Ten papers published by Geometry & Topology Publications

Discussion in 'Math Research' started by Geometry and Topology, Sep 26, 2011.

  1. Nine papers have been published by Algebraic & Geometric Topology

    (1) Algebraic & Geometric Topology 11 (2011) 2453-2475
    The Goodwillie tower for S^1 and Kuhn's Theorem
    by Mark Behrens
    URL: http://www.msp.warwick.ac.uk/agt/2011/11-04/p080.xhtml
    DOI: 10.2140/agt.2011.11.2453

    (2) Algebraic & Geometric Topology 11 (2011) 2477-2545
    Real homotopy theory of semi-algebraic sets
    by Robert Hardt, Pascal Lambrechts, Victor Turchin and Ismar Volic
    URL: http://www.msp.warwick.ac.uk/agt/2011/11-05/p081.xhtml
    DOI: 10.2140/agt.2011.11.2477

    (3) Algebraic & Geometric Topology 11 (2011) 2547-2578
    The cactus tree of a metric space
    by Panos Papasoglu and Eric Swenson
    URL: http://www.msp.warwick.ac.uk/agt/2011/11-05/p082.xhtml
    DOI: 10.2140/agt.2011.11.2547

    (4) Algebraic & Geometric Topology 11 (2011) 2579-2585
    More on the anti-automorphism of the Steenrod algebra
    by Vince Giambalvo and Haynes R Miller
    URL: http://www.msp.warwick.ac.uk/agt/2011/11-05/p083.xhtml
    DOI: 10.2140/agt.2011.11.2579

    (5) Algebraic & Geometric Topology 11 (2011) 2587-2625
    Z-Structures on product groups
    by Carrie J Tirel
    URL: http://www.msp.warwick.ac.uk/agt/2011/11-05/p084.xhtml
    DOI: 10.2140/agt.2011.11.2587

    (6) Algebraic & Geometric Topology 11 (2011) 2627-2653
    Paires de structures de contact sur les varietes de dimension trois
    by Vincent Colin and Sebastiao Firmo
    URL: http://www.msp.warwick.ac.uk/agt/2011/11-05/p085.xhtml
    DOI: 10.2140/agt.2011.11.2627

    (7) Algebraic & Geometric Topology 11 (2011) 2655-2679
    Topological classification of torus manifolds which have
    codimension one extended actions
    by Suyoung Choi and Shintaro Kuroki
    URL: http://www.msp.warwick.ac.uk/agt/2011/11-05/p086.xhtml
    DOI: 10.2140/agt.2011.11.2655

    (8) Algebraic & Geometric Topology 11 (2011) 2681-2739
    Sutured Floer homology, sutured TQFT and noncommutative QFT
    by Daniel V Mathews
    URL: http://www.msp.warwick.ac.uk/agt/2011/11-05/p087.xhtml
    DOI: 10.2140/agt.2011.11.2681

    (9) Algebraic & Geometric Topology 11 (2011) 2741-2774
    Studying uniform thickness II: Transversely nonsimple iterated torus knots
    by Douglas J LaFountain
    URL: http://www.msp.warwick.ac.uk/agt/2011/11-05/p088.xhtml
    DOI: 10.2140/agt.2011.11.2741

    One paper has been published by Geometry & Topology

    (10) Geometry & Topology 15 (2011) 1569-1615
    Quantum traces for representations of surface groups in SL_2(C)
    by Francis Bonahon and Helen Wong
    URL: http://www.msp.warwick.ac.uk/gt/2011/15-03/p040.xhtml
    DOI: 10.2140/gt.2011.15.1569

    Abstracts follow

    (1) The Goodwillie tower for S^1 and Kuhn's Theorem
    by Mark Behrens

    We analyze the homological behavior of the attaching maps in the
    2-local Goodwillie tower of the identity evaluated at S^1. We show
    that they exhibit the same homological behavior as the James-Hopf maps
    used by N Kuhn to prove the 2-primary Whitehead conjecture.
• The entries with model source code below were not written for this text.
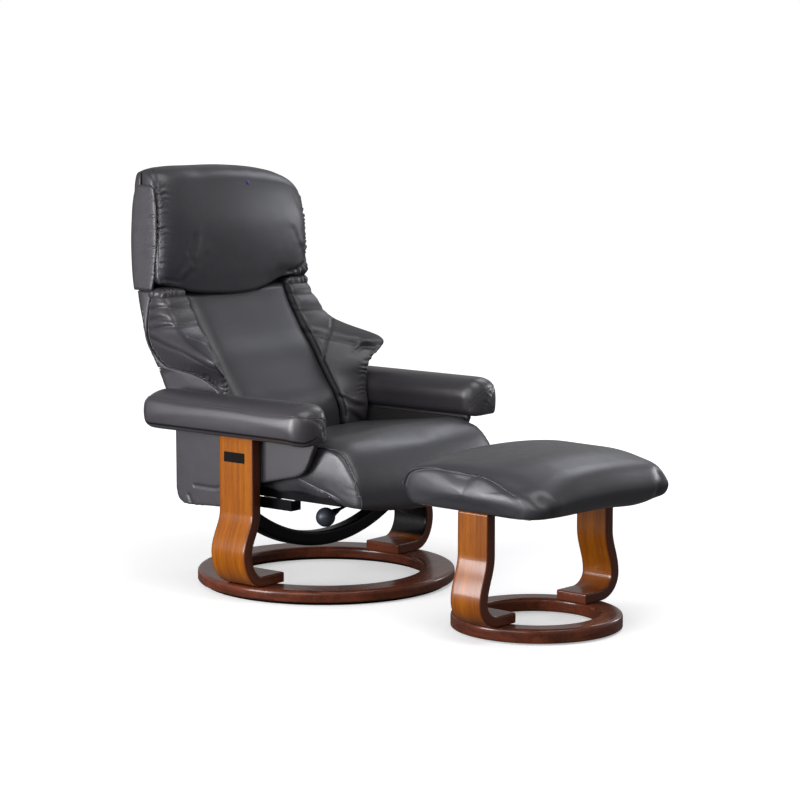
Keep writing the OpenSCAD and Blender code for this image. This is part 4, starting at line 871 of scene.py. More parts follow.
def shell_shape():
    """Back shell: a U-shaped wall in plan, with rounded rear corners, that ends at the wings' seams."""
    levels = np.linspace(0, 1, 90)
    wide, inner = BACK_HALF, BACK_HALF - SHELL_WALL
    rings = []
    for level, rear in zip(levels, back_at(REARS, levels)):
        front = min(flow(np.array(level), SEAM_LEVELS, SEAM_YS) + 0.5, rear - 8)
        reach = max(rear - front, 12)
        outline = rounded([
            [-wide, front, 3], [-wide - 1.5, (front + rear) / 2, reach * 0.2], [-wide, rear, 13],
            [0, rear + 4, 200], [wide, rear, 13], [wide + 1.5, (front + rear) / 2, reach * 0.2], [wide, front, 3],
            [inner, front, 3], [inner, rear - SHELL_WALL, 2], [-inner, rear - SHELL_WALL, 2], [-inner, front, 3]], 260)
        rings.append(np.column_stack([outline, np.full(260, back_z(level))]))
    return np.array(rings)


def crown_of(share):
    """How full the headrest is at a place across."""
    return float(flow(np.array(share, float), CROWN_PLACES, CROWN_SHARES))


def crowned(z, tall, crown, start):
    """Heights above a share of the whole height, stretched so that the top comes to the crown's share."""
    return np.where(z > tall * start, tall * start + (z - tall * start) * (crown - start) / (1 - start), z)


def head_shape():
    """Head pillow: a side outline carried across. Its depth falls off at the sides and its underside rises."""
    half, low, top, front, split = HEAD
    deep, tall = split - front, top - low
    rings = []
    for share in spread(130):
        bulge = 1 - 0.14 * share**2 - 0.25 * abs(share) ** 12
        edge = float(flow(np.array(share), UNDER_PLACES, UNDER_RISES))
        flat = max(edge, 1)
        outline = rounded([
            [deep, flat, deep * 0.05], [deep * 0.18, flat, deep * 0.02], [deep * 0.12, edge, deep * 0.02],
            [deep * 0.06, edge * 0.9, deep * 0.02], [0, tall * 0.19, deep * 0.5],
            [deep * 0.05, tall * 0.68, deep * 0.6], [deep * 0.3, tall * 0.95, deep * 0.3],
            [deep * 0.8, tall, deep * 0.13], [deep, tall * 0.99, deep * 0.05]], 140)
        z = crowned(outline[:, 1], tall, crown_of(share), 0.19)
        x = share * half + side_swell(low + z) * np.clip(share, 0, 1) ** 3
        rings.append(np.column_stack([x, split - (deep - outline[:, 0]) * bulge, low + z]))
    return np.array(rings)


def side_swell(z):
    """How far the headrest's left side stands out at a height: a bell curve about its lower part."""
    return HEAD_SWELL * np.exp(-(((z - 850) / 120) ** 2))


def flap_shape():
    """Rear part of the headrest's cover: a shallow outline behind the board, carried across."""
    half, split = HEAD[0] - 0.6, HEAD[4]
    low, top, rear = FLAP
    deep, tall = rear - split, top - low
    rings = []
    for share in spread(90):
        f = 1 - 0.18 * abs(share) ** 10
        outline = rounded([[0, 0, deep * 0.1], [0, tall, deep * 0.1], [deep * 0.5, tall * 0.985, deep * 0.3],
                           [deep * 0.78, tall * 0.9, deep * 0.4], [deep * 1.03, tall * 0.5, deep * 2],
                           [deep * 0.76, 0, deep * 0.2]], 100)
        z = crowned(outline[:, 1], tall, crown_of(share), 0.2)
        rings.append(np.column_stack([np.full(100, share * half), split + outline[:, 0] * f, low + z]))
    return np.array(rings)


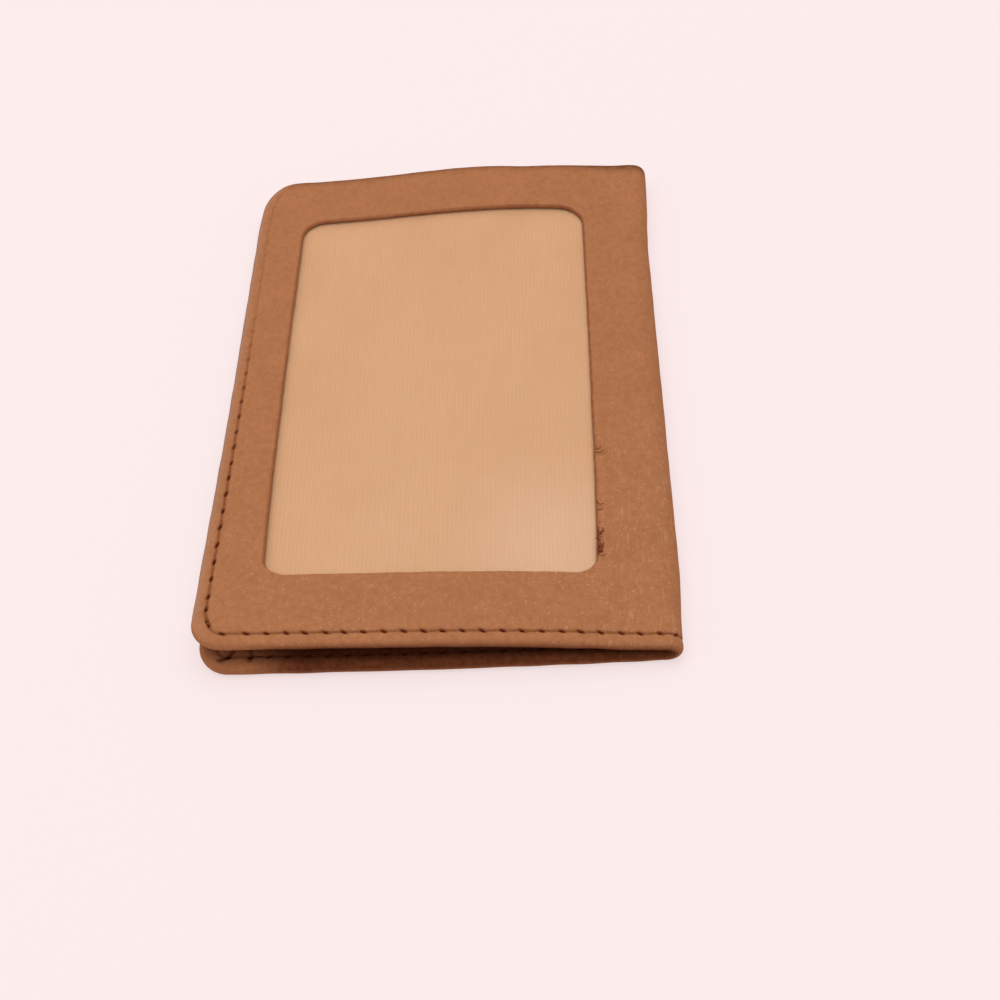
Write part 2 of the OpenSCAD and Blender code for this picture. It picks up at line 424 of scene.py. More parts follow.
def makeBoard():
    # Bonded leatherboard: pressed grey-tan fibre with darker shreds.
    material, tree, place = newMaterial("bondedLeatherboard")
    shreds = grained(tree, place, (1, 0.3, 1), 0.8, 3.0, 0.6)
    return finished(material, tree, {
        "Base Color": toned(tree, "#A89A86", "#86755F", (shreds, 0.4, 0.7)),
        "Roughness": 0.85,
        "Normal": addNode(tree, "ShaderNodeBump", {"Strength": 0.3, "Distance": 0.0001, "Height": shreds}),
    })


nubuck = makeNubuck()
pocketLeather = makePocketLeather()
ribbedCloth = makeRibbedCloth()
vinyl = makeVinyl()
needleFinish = makeThread("bondedPolyesterNeedleThread", "#84491F", "#96592F", "#A66A42")
# the bobbin thread lies in the shaded gap between the leaves, so its copy of the thread is painted darker as
# shade
shadedBobbinFinish = makeThread("bondedPolyesterBobbinThreadInShade", "#40200E", "#4E2A14", "#4E2A14")
fibreFinish = makeFibre()
boardFinish = makeBoard()
print("materials made")

# Mesh tools


def linked(name, data):
    thing = bpy.data.objects.new(name, data)
    scene.collection.objects.link(thing)
    return thing


class Patchwork:
    # gathers points and faces of one closed piece, in leaf places, with four shades at each point
    def __init__(self):
        self.points = []
        self.shades = []
        self.faces = []
        self.count = 0

    def add(self, points, *shades):
        points = np.asarray(points, float).reshape(-1, 3)
        n = len(points)
        self.points.append(points)
        every = (shades + (0.0, 0.0, 0.0, 0.0))[:4]
        self.shades.append(np.stack([np.broadcast_to(shade, n) for shade in every], -1))
        self.count += n
        return np.arange(self.count - n, self.count)

    def grid(self, rows, closed=False):  # rows of point numbers, joined row to row
        rows = np.asarray(rows)
        nxt = np.roll(rows, -1, axis=1) if closed else rows[:, 1:]
        now = rows if closed else rows[:, :-1]
        quads = np.stack([now[:-1], nxt[:-1], nxt[1:], now[1:]], -1).reshape(-1, 4)
        self.faces.extend(map(tuple, quads.tolist()))

    def build(self, name, place, material, fillOpen=True, smoothAngle=50):
        points = np.concatenate(self.points)
        shades = np.concatenate(self.shades)
        mesh = bpy.data.meshes.new(name)
        mesh.from_pydata((place(*points.T) * metre).tolist(), [], self.faces)
        for k, title in enumerate(("seamShade", "cutShade", "innerShade", "wornShade")):
            values = shades[:, k].astype(np.float32)
            mesh.attributes.new(title, "FLOAT", "POINT").data.foreach_set("value", values)
        bm = bmesh.new()
        bm.from_mesh(mesh)
        bmesh.ops.remove_doubles(bm, verts=bm.verts, dist=2e-6)
        edges = [e for e in bm.edges if e.is_boundary] if fillOpen else []
        if edges:
            made = bmesh.ops.holes_fill(bm, edges=edges, sides=0)
            bmesh.ops.triangulate(bm, faces=made["faces"])
        bmesh.ops.recalc_face_normals(bm, faces=bm.faces)
        bm.to_mesh(mesh)
        bm.free()
        mesh.shade_smooth()
        mesh.set_sharp_from_angle(angle=math.radians(smoothAngle))
        mesh.materials.append(material)
        return linked(name, mesh)


def arcPoints(cu, cv, radius, start, end, count):
    angle = np.radians(np.linspace(start, end, count))
    return np.stack([cu + radius * np.cos(angle), cv + radius * np.sin(angle)], -1)


def runAlong(line):  # length of a line up to each of its points
    return np.concatenate([[0], np.cumsum(np.linalg.norm(np.diff(line, axis=0), axis=1))])


def resampled(line, count):
    line = np.asarray(line, float)
    run = runAlong(line)
    at = np.linspace(0, run[-1], count)
    return np.stack([np.interp(at, run, line[:, k]) for k in range(2)], -1)


rimSamples = {"side": 280, "arc": 26, "outer": 450}


def rimLine(inset):  # round three sides of a leaf, from the near end of its crease to the far one
    nearRadius = max(wallet["nearCorner"] - inset, 0.8)
    farRadius = max(wallet["farCorner"] - inset, 0.8)
    edge = half - inset
    nearMiddle = (inset + nearRadius, nearRadius - edge)
    farMiddle = (inset + farRadius, edge - farRadius)
    nSide, nArc, nOuter = rimSamples["side"], rimSamples["arc"], rimSamples["outer"]
    near = np.stack([np.linspace(wallet["crease"], nearMiddle[0], nSide), np.full(nSide, -edge)], -1)
    outer = np.stack([np.full(nOuter, inset), np.linspace(nearMiddle[1], farMiddle[1], nOuter)], -1)
    far = np.stack([np.linspace(farMiddle[0], wallet["crease"], nSide), np.full(nSide, edge)], -1)
    return np.concatenate([
        near,
        arcPoints(*nearMiddle, nearRadius, 270, 180, nArc)[1:],
        outer[1:],
        arcPoints(*farMiddle, farRadius, 180, 90, nArc)[1:],
        far[1:],
    ])


def triangulated(outline, holes, spacing, seed):
    # triangles that fill an outline, with points strewn inside it; returns points and triangles
    loops = [np.asarray(outline, float)] + [np.asarray(h, float) for h in holes]
    fixed = np.concatenate(loops)
    edges, start = [], 0
    for loop in loops:
        n = len(loop)
        edges += [(start + i, start + (i + 1) % n) for i in range(n)]
        start += n
    low, high = loops[0].min(0), loops[0].max(0)
    rows = np.arange(low[1] + spacing * 0.7, high[1] - spacing * 0.5, spacing * 0.87)
    rng = np.random.default_rng(seed)
    strewn = []
    for k, v in enumerate(rows):
        us = np.arange(low[0] + spacing * (0.7 + 0.5 * (k % 2)), high[0] - spacing * 0.5, spacing)
        strewn.append(np.stack([us, np.full(len(us), v)], -1))
    strewn = np.concatenate(strewn)
    strewn = strewn + rng.uniform(-0.06, 0.06, strewn.shape) * spacing
    inside = insideLoop(strewn, loops[0])
    for hole in loops[1:]:
        inside &= ~insideLoop(strewn, hole)
    gaps = np.full(len(strewn), 1e9)
    for part in np.array_split(fixed, 20):
        gaps = np.minimum(gaps, np.linalg.norm(strewn[:, None] - part[None], axis=2).min(1))
    strewn = strewn[inside & (gaps > spacing * 0.45)]
    every = np.concatenate([fixed, strewn])
    found = delaunay_2d_cdt([Vector(p) for p in every], edges, [], 0, 1e-6)
    points = np.array([tuple(p) for p in found[0]])
    tris = np.array([f for f in found[2] if len(f) == 3])
    given = np.zeros(len(every), int)
    for new, old in enumerate(found[3]):
        given[list(old)] = new
    walls = {frozenset((int(given[a]), int(given[b]))) for a, b in edges}
    return points, tris[withinWalls(points, tris, walls, loops)]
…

We use
    this to prove a calculus form of the Whitehead conjecture: the
    Whitehead sequence is a contracting homotopy for the Goodwillie tower
    of S^1 at the prime 2.


    (2) Real homotopy theory of semi-algebraic sets
    by Robert Hardt, Pascal Lambrechts, Victor Turchin and Ismar Volic

    We complete the details of a theory outlined by Kontsevich and
    Soibelman that associates to a semi-algebraic set a certain graded
    commutative differential algebra of `semi-algebraic differential
    forms' in a functorial way. This algebra encodes the real homotopy
    type of the semi-algebraic set in the spirit of the de Rham algebra of
    differential forms on a smooth manifold. Its development is needed
    for Kontsevich's proof of the formality of the little cubes operad.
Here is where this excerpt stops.